Key management practices
There are two management practices that are critical to the future health of a newborn kid. First, the navel cord needs to be dipped in a tincture of iodine solution. This will help prevent disease-causing organisms from directly entering the body. Iodine treatment will promote drying of the cord to help it break away cleanly from the navel. Do NOT
remove the cord; allow it to dry and fall off on its own. Early removal can result in the kid bleeding to death.
Even more critical to a kid's future health is making sure it is fed colostrum as soon after birth as possible. Colostrum is the first milk produced by the doe. Colostrum contains antibodies which provide the kid's initial immunity against diseases. Since the antibodies in colostrum can only be effectively absorbed in the first 18 hours after birth, feeding as early as possible is recommended. The amount of colostrum fed in the first 24 hours should be 10% of the kid’s body weight. Bottle feeding colostrum helps ensure adequate consumption. Excess colostrum can be frozen and saved for orphaned kids.
Disease organisms, particularly caprine arthritis encephalitis (CAE), can be transmitted from the doe to the kid through the colostrum. Transmission can be avoided by feeding kids colostrum from does shown to be CAE-free, using heat-treated colostrum or by feeding a colostrum replacement. After kids consume their colostrum, they can be left with the doe to nurse or started on milk replacer, such as Purina®
Kid Milk Replacer.
When bottle feeding, keep kids on a proper feeding schedule and restrict intake, since overfeeding can lead to diarrhea, bloat and even death due to Clostridium perfringens
, which thrive on excessive starches and sugars in the digestive tract (this is called “overeating disease” or enterotoxemia). Kids can be aggressive eaters, and it is tempting to give them more than they should have, so be adamant about sticking with a recommended program. A typical kid feeding program is outlined below.
||Amount of liquid milk per feeding
||Colostrum, 10% of body weight*
|Days 2 - 10
||4 - 6 oz
||4 - 5 times/day
|Days 11 - 21
||7 - 12 oz
||3 - 4 times/day
|Days 21 - weaning
||12 - 16 oz
*e.g., a 4-lb kid would need 0.4 lbs of colostrum, or about 6.5 oz (0.4 lbs x 16 oz/lb)

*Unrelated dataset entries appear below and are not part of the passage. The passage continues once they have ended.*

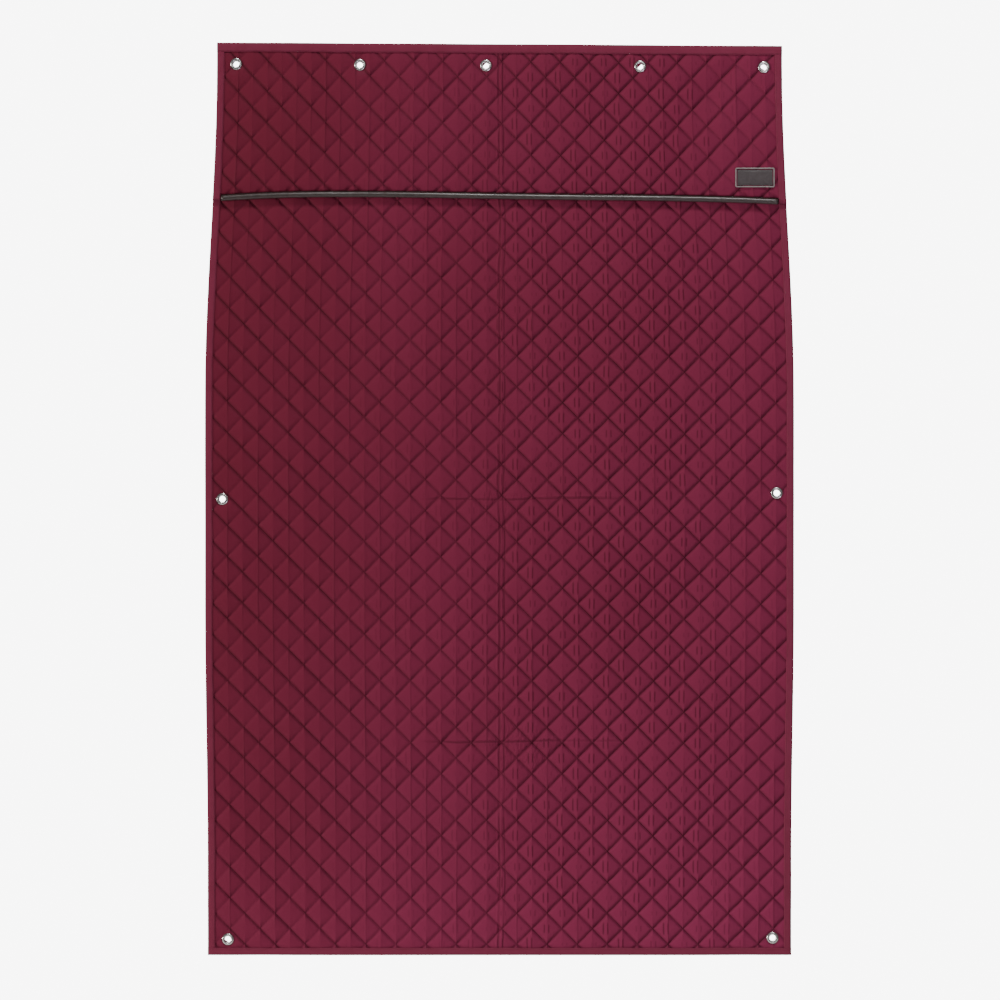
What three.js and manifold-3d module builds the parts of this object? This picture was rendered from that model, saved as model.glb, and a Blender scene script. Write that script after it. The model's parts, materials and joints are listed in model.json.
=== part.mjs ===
// Quilted stable curtain: a padded cloth panel that hangs across a stable doorway from a row of
// eyelets, with a quilted flap over its head that lifts forward about a line below that row.
// Millimetres, +Z up, front towards -Y. The origin is on the panel's back face, on its centre
// line, at the height of the top row of eyelets.

import * as THREE from 'three';
import { mergeVertices } from 'three/addons/utils/BufferGeometryUtils.js';
import Module from 'manifold-3d';

const wasm = await Module();
wasm.setup();

// ---- Outline of the curtain, over its bindings ----
const topZ = 46;                 // top edge on the centre line
const bottomZ = -1899;           // bottom edge
const lean = 0.006;              // the hung top edge drops this much per mm towards +X
const headHalfWidth = 603;       // half width at the head, drawn in by the eyelets
const bellyGain = 26;            // how much wider each side hangs below the flap
const bellyDepth = 700;          // depth by which that width is reached
const hemLoss = 6;               // how much each side draws in again above the hem
const hemLossFrom = 1150;
const hemLossTo = 1700;
const sideStep = 65;             // longest straight stretch of a side edge

// ---- Thicknesses, and the gap kept between touching pieces ----
const clothThickness = 0.5;
const waddingThickness = 3;
const tapeThickness = 0.8;
const gap = 0.3;

// ---- Widths of the binding tape, seen from the front ----
const sideTapeWidth = 16;
const topTapeWidth = 20;
const bottomTapeWidth = 16;

// ---- Flap: its fold line, and the piped lower edge ----
const foldZ = -20.3;
const foldGap = 0.6;
const pipingEnd = 594;
const pipingHeights = [-282, -274, -280, -282, -290];
const pipingRadius = 5.2;
const cordRadius = 4.1;
const pipingSides = 10;
const pipingSteps = 24;
const flangeWidth = 7;

// ---- Eyelets ----
const eyeletHoleRadius = 6.5;
const barrelRadius = 7.3;
const eyeletRadius = 12.5;
const lipRadius = 9.4;
const punchedRadius = 7.8;
const washerHoleRadius = 7.7;
const washerThickness = 0.8;
const lipThickness = 0.8;
const crownHeight = 2.3;
const eyeletSegments = 20;
const topEyeletXs = [-562, -298, -29, 300, 564];
const sideEyelets = [
  ['mid_left', -592, -925],
  ['mid_right', 592, -912],
  ['low_left', -580, -1865],
  ['low_right', 583, -1862],
];

// ---- Name patch on the flap ----
const patchCentre = new THREE.Vector2(545, -239);
const patchSize = new THREE.Vector2(84, 42);
const patchRim = 3;
const patchThickness = 1.6;
const rimThickness = 2.4;
const patchCorner = 2.5;

// ---- Depth of each stack: back face at the larger Y, front face at the smaller ----
const stackDepth = 2 * clothThickness + waddingThickness + 2 * gap;
const tapeReach = gap + tapeThickness;
const panelBack = 0;
const panelFront = panelBack - stackDepth;
const flapBack = panelFront - 2 * tapeReach - gap;
const flapFront = flapBack - stackDepth;
const pipingY = flapFront + 0.1;

const materials = {
  quilt: { color: 0x732a3c, roughness: 0.55, metalness: 0 },
  wadding: { color: 0xf0eeea, roughness: 1, metalness: 0 },
  lining: { color: 0x6a2636, roughness: 0.8, metalness: 0 },
  tape: { color: 0x7a2f44, roughness: 0.7, metalness: 0 },
  pipingCover: { color: 0x2b211e, roughness: 0.3, metalness: 0 },
  pipingCord: { color: 0xd8d4cc, roughness: 0.9, metalness: 0 },
  nickel: { color: 0xd9dadb, roughness: 0.2, metalness: 1 },
  patchLeather: { color: 0x4a4042, roughness: 0.35, metalness: 0 },
  patchRim: { color: 0xb9b4b2, roughness: 0.3, metalness: 0 },
};

const curtain = new THREE.Group();
const flap = new THREE.Group();
curtain.add(flap);

function addPiece(group, name, geometry, finish) {
  const mesh = new THREE.Mesh(geometry, new THREE.MeshStandardMaterial(materials[finish]));
  mesh.name = name;
  group.add(mesh);
  return mesh;
}

// ---- Edge lines, as heights over X ----
const { smoothstep } = THREE.MathUtils;

function halfWidthAt(z) {
  const belly = bellyGain * smoothstep(-z, 0, bellyDepth);
  const hem = hemLoss * smoothstep(-z, hemLossFrom, hemLossTo);
  return headHalfWidth + belly - hem;
}

const topEdge = (drop) => (x) => topZ - lean * x - drop;
const levelEdge = (z) => () => z;

// ---- Outlines, drawn in X and Z ----

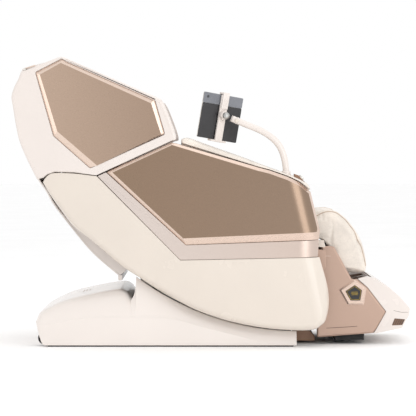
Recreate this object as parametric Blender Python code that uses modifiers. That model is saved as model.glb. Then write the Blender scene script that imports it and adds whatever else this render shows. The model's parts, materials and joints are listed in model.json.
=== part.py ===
"""Full-body massage chair: a sled base, a seat and back that slide along an arc on it, a swinging
leg rest with a sliding foot unit, a massage carriage behind the back pad, and a tablet arm.

The chair faces +X, +Y is to the sitter's left, and +Z is up. The origin is on the floor, in the
middle of the bounding box. Metres.
"""

import math

import bmesh
import bpy
from mathutils import Matrix, Vector

# The body slides on rails that are arcs about this point of the XZ plane
ARC_X = 0.358
ARC_Z = 1.183
FLANGE_R = 1.1205
RAIL_R_IN = 1.1240
RAIL_R_OUT = 1.1460
SHOE_R = 1.1235
WEB_R = 1.1130

# Leg rest pivot
LEG_X = 0.432
LEG_Z = 0.359

# Layers across the width, as distances from the middle plane
BACK_COVER_LOW_Y = 0.301
BACK_COVER_TOP_Y = 0.364
FLANGE_IN_Y = 0.330
FLANGE_OUT_Y = 0.362
WEB_IN_Y = 0.326
SKIN_IN_Y = 0.3675
SHELL_OUT_Y = 0.410
ARM_PANEL_OUT_Y = 0.4025
STRIP_OUT_Y = 0.4065
ARM_IN_Y = 0.262
ARM_WALL_Y = 0.345
SHOULDER_IN_Y = 0.300
SEAT_HALF = 0.258
CALF_HALF = 0.2265

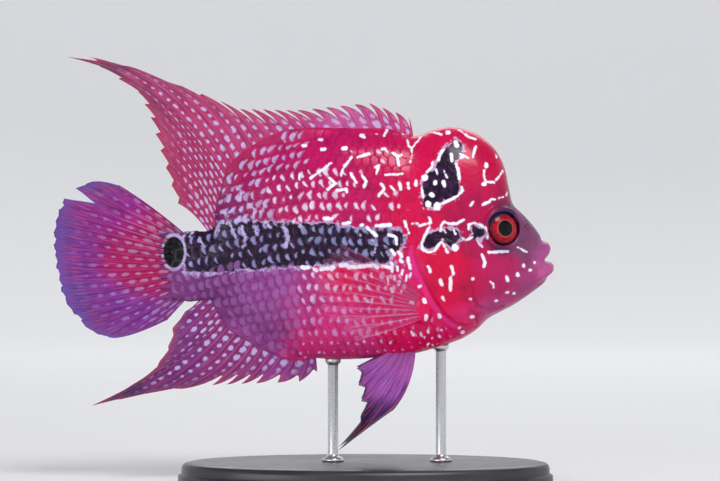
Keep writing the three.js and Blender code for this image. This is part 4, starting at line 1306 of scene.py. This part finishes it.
def flesh_colour(tree, colours, base):
    """Body colour with its mottling, gill edge, dark blotches, froth, the lid over the eye with a painted
    shade under it, and tail spot.
    """
    mottle = noise(tree, 260.0, 4.0, 0.65)
    deep = mixed(tree, 1.0, base, (0.42, 0.30, 0.50, 1), "MULTIPLY")
    colour = mixed(tree, ramped(tree, mottle, 0.45, 0.75, 0.0, 0.55), base, deep)
    gill = calc(tree, "MULTIPLY", ramped(tree, attribute(tree, "gill_away"), 0.0, 0.3),
                ramped(tree, attribute(tree, "gill_away"), 1.6, 1.1))
    colour = mixed(tree, calc(tree, "MULTIPLY", gill, 0.7), colour, (*colours.gill_edge, 1))
    fringe = ragged(tree, calc(tree, "SUBTRACT", attribute(tree, "dark_away"), 0.5), 3.4, 0.25, 900.0)
    colour = mixed(tree, calc(tree, "MULTIPLY", fringe, 0.72), colour, (*colours.pearl, 1))
    dark = ragged(tree, attribute(tree, "dark_away"), 2.6, 0.25, 620.0)
    grain = ramped(tree, noise(tree, 700.0, 3.0), 0.45, 0.72)
    night = mixed(tree, grain, (*colours.band, 1), (*colours.band_light, 1))
    colour = mixed(tree, dark, colour, night)
    froth = ragged(tree, attribute(tree, "froth_away"), 2.0, 0.3, 1100.0)
    colour = mixed(tree, calc(tree, "MULTIPLY", froth, 0.85), colour, (*colours.pearl, 1))
    # The lid's colour, laid over the eye and under it as a painted shade.
    lid_and_eye_shade = ragged(tree, attribute(tree, "lid_and_eye_shade_away"), 0.5, 0.35, 900.0)
    colour = mixed(tree, calc(tree, "MULTIPLY", lid_and_eye_shade, 0.85), colour, (*colours.lid_and_eye_shade, 1))
    ring = ragged(tree, calc(tree, "SUBTRACT", attribute(tree, "spot_away"), 0.75), 0.25, 0.12, 900.0)
    colour = mixed(tree, calc(tree, "MULTIPLY", ring, 0.7), colour, (*colours.pearl, 1))
    spot = ragged(tree, attribute(tree, "spot_away"), 0.3, 0.15, 900.0)
    return mixed(tree, spot, colour, (*colours.spot, 1))


def white_marks(tree, colours, colour):
    """Lays the white marks over a colour, lavender at their edges."""
    away = calc(tree, "SUBTRACT", attribute(tree, "white_away"), 0.08)
    white = ragged(tree, away, 0.85, 0.12, 820.0)
    tint = mixed(tree, ragged(tree, away, 0.4, 0.2, 1000.0), (*colours.pearl, 1), (*colours.white, 1))
    return white, mixed(tree, white, colour, tint)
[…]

Smaller kids should eat at the lower end of the range, larger kids would need the higher amount in the range provided.
When kids are offered a good quality hay or pasture plus a creep feed, they can be weaned as early as 30 days of age, but it is better to wait until 6 to 8 weeks. A better measure for weaning a kid is when it weighs at least 2 to 2.5 times its birth weight and is eating a significant amount of dry food. It may help to gradually reduce the amount of milk replacer being offered as you approach the designated weaning date. Kids will start consuming hay or pasture by 2 weeks of age; this intake of fiber stimulates the development of the epithelial lining of the rumen, which is critical for future digestive health and function. Shortly thereafter they can be offered a fortified concentrate feed such as Purina® Noble Goat Grower
or Purina® Goat Chow
, both of which will provide critical nutrients. These nutritional steps will help you make sure your kids get off to a healthy start for a long life.
Environmental management is also important. Kids should be housed in clean pastures or dry lots, and crowding should be avoided. Shelter from the elements is essential. The drier the premises, the less chance for exposure to pathogens and parasites, all of which love moisture. Proper vaccination and parasite control programs will minimize chances for future health problems. With proper care, your kids will be off to a long, healthy and productive life!